仕事満足度ランキング1位の職種は「財務」 「プロジェクトX」支えた「泥臭い」職種は影を潜め/「doda」編集長・桜井貴史さん
「不正品質問題」で脚光を浴びる職種が人気に
――なるほど。ところで総合満足度2位の「基礎研究/先行開発/要素技術開発」とはどんな仕事ですか。 桜井貴史さん 10年後、20年後の製品化を視野に入れ、新しい技術や仕組みを研究する仕事です。現在はEV自動車が一般化してきましたが、さらなる進化を目指して製品づくりに関わっている人もいるのではないでしょうか。 将来的に自身が手掛けた製品が世に出ることにワクワクし、やりがいを感じる人が多いのだと思います。ここ数年で中途採用が増えた分野です。求められるスキルや業務内容が明確になっていることも達成感を得やすい一因でしょう。 ――「評価・実験・デバック」という、聞きなれない職種が5位にきていますね。 桜井貴史さん これは、設計過程を経た製品の試作品の操作やシミュレーションを繰り返すことで、強度や安全性を担保する仕事です。昨今不正品質問題がニュースで取り上げられる機会が増えており、企業が品質強化のために投資をしている領域です。

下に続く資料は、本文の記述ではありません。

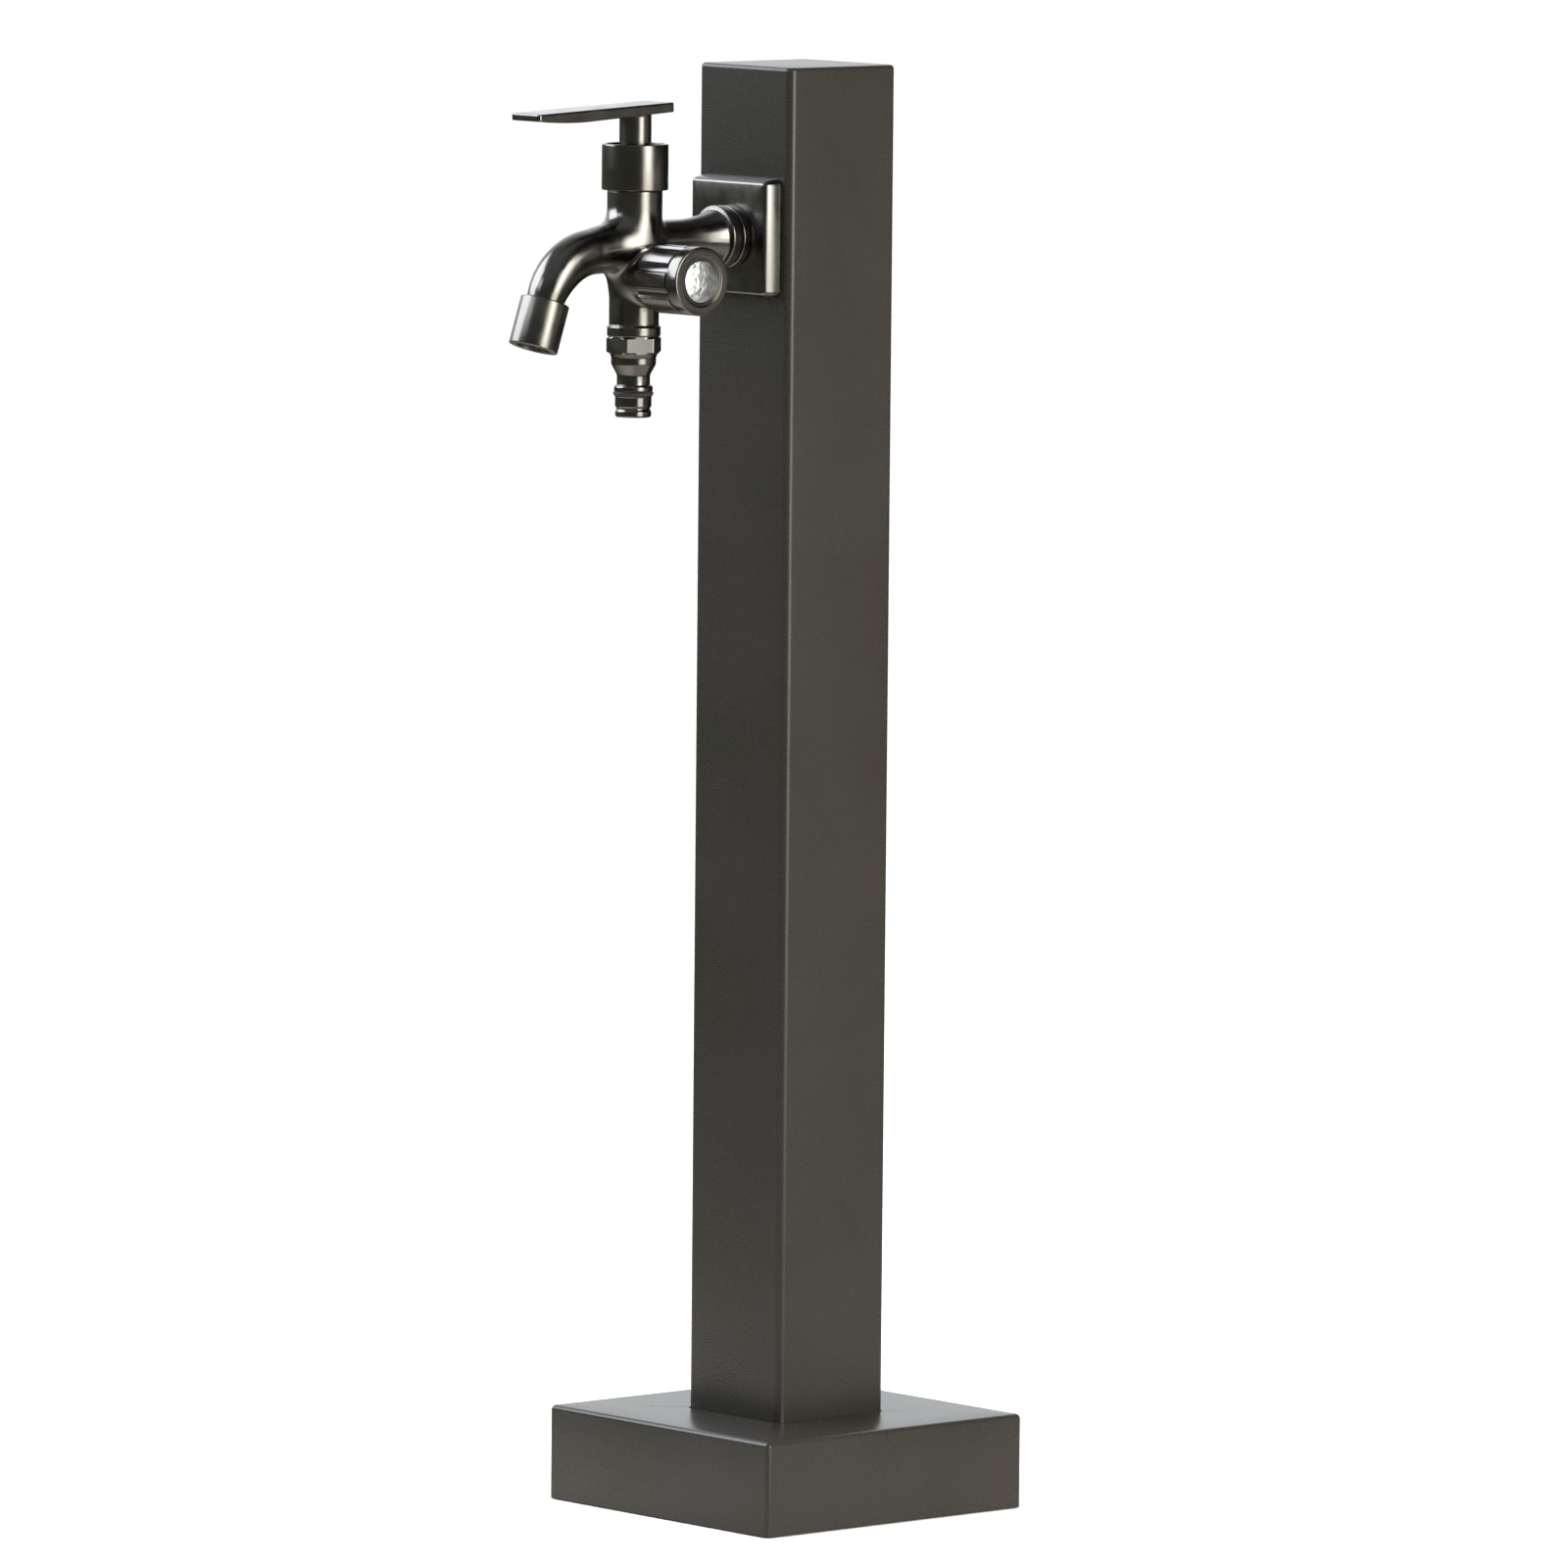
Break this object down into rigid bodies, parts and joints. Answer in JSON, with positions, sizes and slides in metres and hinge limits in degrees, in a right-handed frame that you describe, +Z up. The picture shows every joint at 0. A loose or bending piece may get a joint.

それだけに、やりがいを感じる人が増えていると考えられます。 18位の「製品企画」は数年後の製品化を見込んで、既存の自社製品のバージョンアップを考える仕事です。技術発展を見据えるとアイデアの幅も広がりやすく、今後求められるものをサーチし、企画構想していくことに楽しみを見出す人も多いのではないでしょうか。
「プロジェクトX」の職種が時代に合わない理由
――ただ、私は70代で昭和のイメージが強いせいか、トップ20をみると、製造現場のモノづくりとか、取引先を一軒一軒回る営業職とか、巨大プロジェクトに挑戦する部門などが見当たらない点は気になります。 かつて日本経済を動かしてきた「泥臭い」職種、たとえばNHK番組「プロジェクトX」のような世界です。いかがでしょうか。 桜井貴史さん もちろん地道に売り上げを積み上げる営業や、大きなプロジェクトを担う仕事にやりがいを感じる方も多くいます。しかし、残業時間の削減が求められる昨今は、自動化できる作業はロボットに置き換え、生産性アップを目指す傾向があります。 他方、営業では商品やサービスの差別化が難しくなっていることから、営業手法を変える、システムの導入などによって営業活動を効率化することにより売り上げアップを狙う動きも広がってきています。 こうした環境の変化もあり、ワーク・ライフ・バランスの整った働きやすい環境で、自身が意義を感じる仕事をすることに、より満足度を感じる個人が増えてきたのかもしれません。 ――仕事の満足度を高めるには何が一番重要だと考えますか。 桜井貴史さん 仕事の満足度を高めるうえで重要なことは、自分は日々何を大事にしているのかという、自分のキャリアの軸です。もちろん、すべての項目が満足できればいいのですが、生活の変化や会社・職場の変化で、今は満足していても、それがずっと補償されるわけではありません。 どういう時に自分は満足するのか、またどういうことは譲れないのか、逆に避けたいのかなど、自分自身を理解したうえで、今の仕事を自分が選んでいるという感覚がとても重要だと思います。 ――今回の調査で特に強調しておきたいことがありますか。 桜井貴史さん 仕事への満足度が高いと答えた人は、リモートワークやフレックスといった「自由度の高い働き方」や「勤務時間や人間関係」の面で満足している傾向が見られます。 近年では、人々が活き活きと働くためには、身体的・精神的・社会的に満たされた状態である「ウェルビーイング」が重要だという考えが広まりつつあります。やりがいや給与だけでなく、自分らしい仕事や働き方を自分で決めて選ぶ「キャリアオーナーシップ」が今後ますます必要になってくるでしょう。 (J‐CASTニュースBiz編集部 福田和郎) 【プロフィール】 桜井 貴史(さくらい・たかふみ) doda編集長 新卒で大手人材会社に入社、一貫して国内外の学生のキャリア教育や就職・転職、幅広い企業の採用支援事業に携わる。 2016年11月、パーソルキャリアに中途入社。新卒オファーサービス「dodaキャンパス」の立ち上げを牽引し、初代dodaキャンパス編集長に。大学生向けサービスの責任者を務める。 2024年4月、doda編集長に就任。サービスを通じてこれまで60万人以上の若者のキャリア支援に携わり、Z世代の就職・転職動向やキャリア形成、企業の採用・育成手法に精通している。